Under the new legislation, a U.S. company with a foreign subsidiary could invest money earned abroad back into its American operations in 2011 or 2012 and pay 85 percent less in taxes.

"Having an infusion of private sector capital on-shore in America is a pretty good thing to do for the circumstances we're in right now," Matheson, D-Utah, said.

Right now, a U.S. company that re-invests back home any profits earned overseas faces a 35 percent tax rate (minus any foreign taxes paid) on that money, but the Matheson bill would put that rate at 5.25 percent. The act of moving foreign dividends back to U.S. soil is called repatriation.

The bill is co-sponsored by Rep. Kevin Brady, R-Texas, two Republicans and two Democrats.

"This is a major injection in the economy now when we need it most," Brady said.

John Chambers, the chairman of Cisco Systems, and Safra Catz, president of the Oracle Corp., wrote in a Wall Street Journal op-ed last October that allowing companies to bring profits back to U.S. soil "could create a privately funded stimulus of up to a trillion dollars."

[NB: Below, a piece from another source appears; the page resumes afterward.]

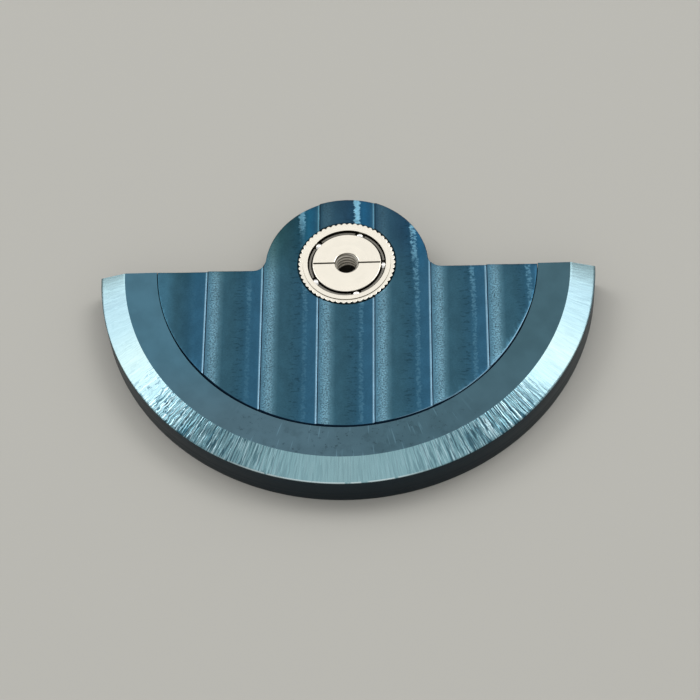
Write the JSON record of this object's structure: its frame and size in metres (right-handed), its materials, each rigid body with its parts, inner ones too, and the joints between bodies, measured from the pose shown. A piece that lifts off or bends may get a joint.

"The amount of corporate cash that would come flooding into the country could be larger than the entire federal stimulus package, and it could be used for creating jobs, investing in research, building plants, purchasing equipment, and other uses," the chief executives wrote, noting that it could also reap $50 billion in tax revenue.

Treasury Secretary Timothy Geithner has said that the Obama administration would consider such a tax holiday only as part of an overall tax reform package — not by itself.

Matheson countered that without his legislation the money will continue to stay overseas and it's better to have it now than wait years for tax reform to pass and take effect.

The measure does not yet have a Senate sponsor.

Utah Gov. Gary Herbert wrote in a letter to House Speaker John Boehner on last March that a temporary change in the tax code would greatly benefit Utah's technology, service and life science companies.

"Many of these companies have been successful selling products overseas and the Utah economy would greatly benefit from a federal tax system that incentivizes them to return their foreign earnings back home," Herbert wrote.